Panel Poised to Recommend Separate Board, U.S. GAAP Exceptions for Private Companies [JofA]
The blue-ribbon panel on private company financial reporting is poised to recommend that the Financial Accounting Foundation (FAF), FASB’s parent organization, move to U.S. GAAP with exceptions for private companies and that those standards should be set not by FASB but by a separate board under FAF’s oversight.

Big Business Has Its Greatest Quarter EVER?! [JDA]
From our esteemed colleague, “Filed under: totally unbelievable headlines that are even less believable once you actually dig into the truth behind the big fancy headline.”


Happy 25th Birthday to Microsoft Windows [CPA Trendlines]
Clippy would enjoy this.

South Carolina’s gun sales tax holiday kicks off on Black Friday, Nov. 26 [DMWT]
Presumably sales will be weaker this year now that every single gun in the country is safe, thanks to the GOP overtaking the House.

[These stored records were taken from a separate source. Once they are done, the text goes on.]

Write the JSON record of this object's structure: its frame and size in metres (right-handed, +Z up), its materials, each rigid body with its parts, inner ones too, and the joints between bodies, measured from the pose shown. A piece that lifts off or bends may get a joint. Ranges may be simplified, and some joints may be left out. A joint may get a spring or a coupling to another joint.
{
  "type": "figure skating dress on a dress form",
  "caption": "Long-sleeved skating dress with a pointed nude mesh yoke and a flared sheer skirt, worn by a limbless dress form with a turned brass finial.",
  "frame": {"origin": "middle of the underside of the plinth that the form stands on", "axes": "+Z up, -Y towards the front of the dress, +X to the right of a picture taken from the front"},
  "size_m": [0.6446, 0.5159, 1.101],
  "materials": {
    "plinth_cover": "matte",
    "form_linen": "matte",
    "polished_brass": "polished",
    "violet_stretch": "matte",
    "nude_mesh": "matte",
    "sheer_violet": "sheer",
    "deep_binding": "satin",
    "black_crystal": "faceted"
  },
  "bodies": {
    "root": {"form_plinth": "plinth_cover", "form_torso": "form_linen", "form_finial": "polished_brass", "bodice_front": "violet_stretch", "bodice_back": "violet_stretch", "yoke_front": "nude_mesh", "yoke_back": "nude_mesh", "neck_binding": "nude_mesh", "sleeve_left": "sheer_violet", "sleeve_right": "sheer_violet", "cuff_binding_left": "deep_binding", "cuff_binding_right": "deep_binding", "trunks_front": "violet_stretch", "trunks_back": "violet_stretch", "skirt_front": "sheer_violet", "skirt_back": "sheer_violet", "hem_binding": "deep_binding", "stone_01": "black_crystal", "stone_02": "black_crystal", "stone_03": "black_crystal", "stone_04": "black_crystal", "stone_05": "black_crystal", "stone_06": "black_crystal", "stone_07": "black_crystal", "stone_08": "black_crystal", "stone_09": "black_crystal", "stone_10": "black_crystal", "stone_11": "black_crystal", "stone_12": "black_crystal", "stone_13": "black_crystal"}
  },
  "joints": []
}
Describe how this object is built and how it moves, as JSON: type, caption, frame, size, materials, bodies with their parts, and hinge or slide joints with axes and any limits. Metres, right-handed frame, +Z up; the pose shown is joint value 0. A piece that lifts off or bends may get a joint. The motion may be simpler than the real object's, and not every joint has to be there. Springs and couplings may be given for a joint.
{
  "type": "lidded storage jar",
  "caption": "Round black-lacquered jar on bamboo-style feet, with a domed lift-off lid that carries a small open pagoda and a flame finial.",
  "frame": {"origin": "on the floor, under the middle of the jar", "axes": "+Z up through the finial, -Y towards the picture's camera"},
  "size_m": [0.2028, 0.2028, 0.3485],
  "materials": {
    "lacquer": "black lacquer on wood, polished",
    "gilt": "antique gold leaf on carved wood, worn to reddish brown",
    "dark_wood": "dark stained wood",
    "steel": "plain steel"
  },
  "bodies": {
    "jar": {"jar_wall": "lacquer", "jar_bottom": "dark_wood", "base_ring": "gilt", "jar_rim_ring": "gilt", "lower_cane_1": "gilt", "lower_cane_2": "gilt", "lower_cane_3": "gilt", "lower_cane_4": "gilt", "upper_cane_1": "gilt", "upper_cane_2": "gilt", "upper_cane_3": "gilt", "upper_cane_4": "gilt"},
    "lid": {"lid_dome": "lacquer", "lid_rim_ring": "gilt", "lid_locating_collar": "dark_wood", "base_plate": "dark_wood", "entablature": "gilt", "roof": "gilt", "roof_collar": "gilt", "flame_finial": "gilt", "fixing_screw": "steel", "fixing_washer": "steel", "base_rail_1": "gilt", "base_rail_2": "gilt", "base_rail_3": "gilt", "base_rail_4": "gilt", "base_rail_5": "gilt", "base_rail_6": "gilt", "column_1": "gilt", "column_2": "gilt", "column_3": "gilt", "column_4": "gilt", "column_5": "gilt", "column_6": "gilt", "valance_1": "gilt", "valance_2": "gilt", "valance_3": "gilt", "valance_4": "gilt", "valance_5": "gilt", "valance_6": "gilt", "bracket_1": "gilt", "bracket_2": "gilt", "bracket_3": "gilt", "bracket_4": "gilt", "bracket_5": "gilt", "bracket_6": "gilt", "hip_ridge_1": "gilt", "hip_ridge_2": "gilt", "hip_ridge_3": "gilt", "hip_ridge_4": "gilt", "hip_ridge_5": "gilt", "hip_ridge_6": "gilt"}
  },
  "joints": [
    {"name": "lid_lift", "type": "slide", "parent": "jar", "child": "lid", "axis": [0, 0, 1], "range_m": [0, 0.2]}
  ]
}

All Those Frazer Frost Christmas Cards Will Go to Waste Now

Last Friday, we linked to a Reuters article that told the story of Chinese clean-tech firm Rino International Corp. admitting that their books weren’t exactly in tip-top shape.

In fact, Rino has some hella-fraud going on, as the CEO is quoted, “[T]here might be problems with 20-40 percent of [customer contracts],” according to a letter from the company’s auditor Frazer Frost. As is the natural progression of these matters, an 8-K was filed informing anyone who cares to know that restatements are happening and that previously issued numbers are more or less worthless.


Then came the news from Financial Investigator’s Roddy Boyd, that Frazer Frost – the offspring of a merger between Moore Stephens Wurth Frazer and Torbet and Frost PLLC – was not really Frazer Frost:

One day shy of the one year anniversary date, the accountancy is scrapping a “trial merger” and is splitting back into Frost LLP of Little Rock, Ark. and Raleigh, N.C. and Moore Stephens, which is headquartered in Brea, Ca.

“Trial merger” kinda sounds like a two accounting/finance types hooking up for the first time. It’s nothing major, just testing the motion in the ocean. But if you go by the Accounting Today article from last year, there doesn’t appear to be anything “trial” about it.

Anyway, Boyd reports that Frost managing partner Dan Peregrin told him that a ‘culture clash’ led to the break up and that, “There is a lot of [issues] right now in [Chinese reverse mortgage] practice area and we just felt it would be smarter to wish them luck and stick to our practice areas.”

Right. The old, “it’s not you, it’s me” routine. But there’s more! Over at Citron Research, it’s not entirely clear just what is going on:

If you call Frost today in Arkansas, they answer “Frost & Co” and say they’re no longer associated with Frazer. Citron spoke to managing partner Dan Peregrin and twice he told us that the two firms have gone their own way. ….but if you call Frazer, they answer “Frazer Frost” and in a brief conversation with Susan Woo, the RINO auditor, she told Citron that Frazer Frost is still an operating entity.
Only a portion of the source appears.